Para los mayas, el cosmos no era un escenario distante, sino una red donde cada gesto humano podía alterar el equilibrio. El universo se sostenía en tres planos inseparables: el cielo con sus dioses solares y lunares, la tierra donde se libraban las cosechas y las guerras, y el Xibalbá, un inframundo al que todo ser debía descender antes de renacer. Estos planos no eran metáforas: eran territorios tangibles, recorridos cada día en rituales y sueños.
En las montañas de Totonicapán aún se encienden hogueras de copal al amanecer para pedir lluvias. El humo no solo asciende: abre una grieta en el cielo que conecta al campesino con los dioses. Así funcionaba toda la cosmovisión: una red de intercambios permanentes donde nada estaba separado de lo sagrado.
El panteón maya no era una colección de figuras lejanas, sino presencias inmediatas. Itzamná, el anciano creador, no solo habitaba los cielos: era consultado en códices y plegarias para sanar enfermedades o guiar decisiones políticas. Kukulcán, la serpiente emplumada, aparecía en los equinoccios proyectando su cuerpo de luz sobre la pirámide de Chichén Itzá, recordando que los dioses podían descender a la tierra en cualquier momento.
Chaac, señor de la lluvia, era invocado en ceremonias donde los sacerdotes se perforaban la lengua para ofrecer sangre. Cada gota caía como metáfora de las lluvias que alimentarían al maíz. Ix Chel, diosa lunar y patrona de las mujeres, era la fuerza que acompañaba partos y cosechas, pero también podía traer tormentas si era ofendida.
El Popol Vuh, texto fundacional de los k’iche’, narra la gesta de los héroes gemelos Hunahpú y Xbalanqué. Su descenso al Xibalbá no es solo mito: es un manual de resistencia. Vencieron a los señores de la muerte con astucia y juego, recordando que la vida se abre paso incluso en los reinos más oscuros.
El tiempo, para los mayas, era circular. El Tzolk’in, calendario de 260 días, marcaba los ritmos sagrados de la siembra y la guerra. Cada día tenía nombre, energía y un dios que lo regía. El Haab’, de 365 días, regulaba las estaciones y la agricultura. La Cuenta Larga permitía registrar eras completas, extendiéndose miles de años hacia atrás y hacia adelante.
Estos calendarios no eran abstracciones. En cada mercado, las parteras sabían qué días eran propicios para traer al mundo un hijo; los sacerdotes, qué momento elegir para iniciar un viaje.
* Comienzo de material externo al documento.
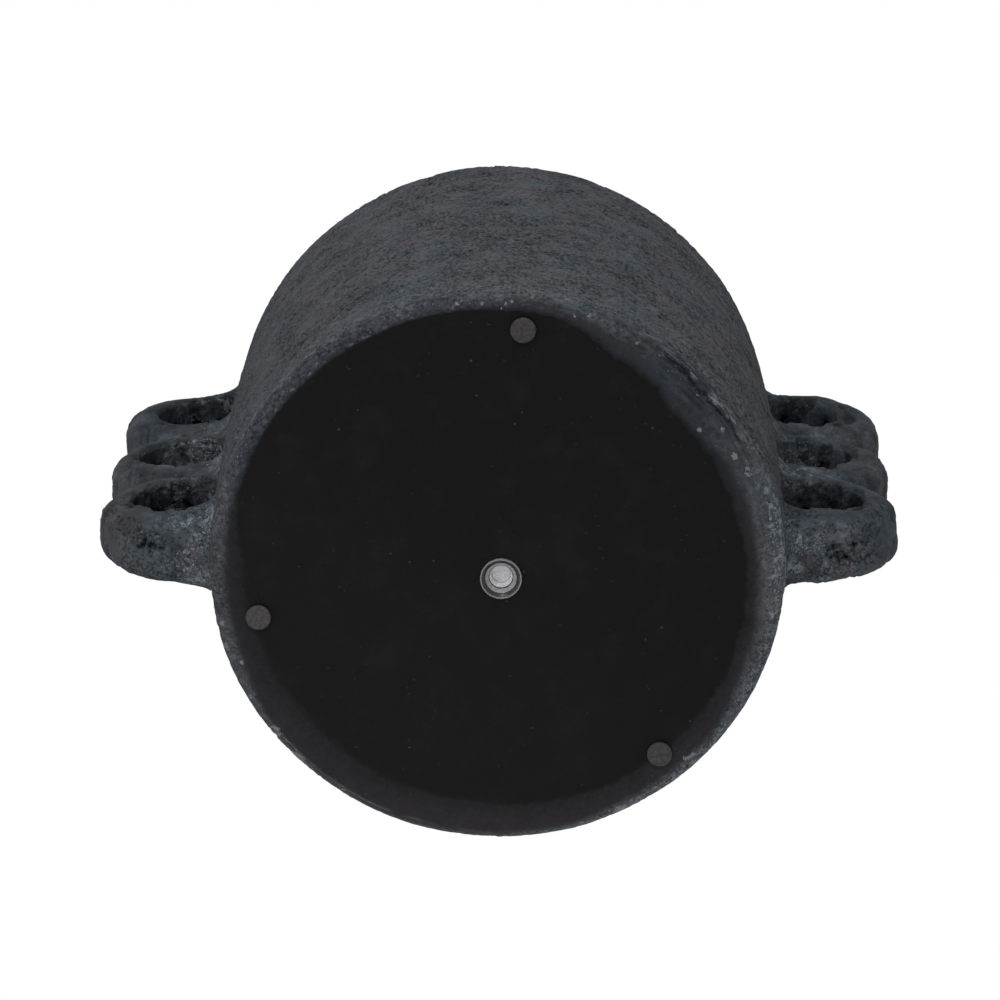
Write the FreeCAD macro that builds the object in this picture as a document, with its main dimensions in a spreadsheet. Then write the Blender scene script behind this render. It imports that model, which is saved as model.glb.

Hasta los reyes justificaban su poder mostrando que habían nacido bajo fechas cargadas de augurios favorables. El tiempo, en este mundo, era tejido y respirado, no simplemente contado.
El ritual era la forma en que los mayas sostenían el universo. En Pascual Abaj, cerca de Chichicastenango, todavía se encienden hogueras frente a ídolos ennegrecidos por siglos de humo. Allí se ofrecen gallinas, aguardiente y velas de colores, cada una con un significado: negro para la muerte, verde para la cosecha, rojo para la protección.
En la antigüedad, las ceremonias podían incluir sacrificios humanos. La sangre no era vista como castigo, sino como energía vital que alimentaba a los dioses. Los cautivos de guerra o los jugadores derrotados en el juego de pelota eran entregados como ofrenda suprema. Este intercambio, brutal a nuestros ojos, garantizaba la continuidad del cosmos. La vida del individuo era concebida como parte de un ciclo mayor, destinado a renovarse a través del sacrificio.
No todos los sacrificios eran sangrientos. El cacao, el copal y el maíz eran también monedas sagradas. Al ofrendar estos elementos, los mayas recordaban que lo divino podía ser invocado con lo mismo que sostenía la vida cotidiana.
La llegada de los conquistadores intentó borrar estas prácticas, sustituyendo templos por iglesias y dioses por santos cristianos. Sin embargo, la cosmovisión maya nunca desapareció: se ocultó en rituales domésticos, en fiestas patronales disfrazadas de católicas, en rezos que aún mezclan el Padre Nuestro con invocaciones a Ix Chel y Chaac.
Hoy, en los mercados, los curanderos siguen leyendo el destino en granos de maíz; en las montañas, los *ajq’ijab’* (guías espirituales) calculan los días propicios según el Tzolk’in. La religión maya no es ruina ni folclore: es un sistema vivo, en constante negociación con el turismo, la globalización y la fe impuesta.
En un mundo que se acelera, la herencia maya recuerda algo esencial: que la vida está hecha de ciclos, que la naturaleza exige respeto y que el fuego, la sangre y el maíz siguen siendo lenguajes que nos conectan con lo eterno.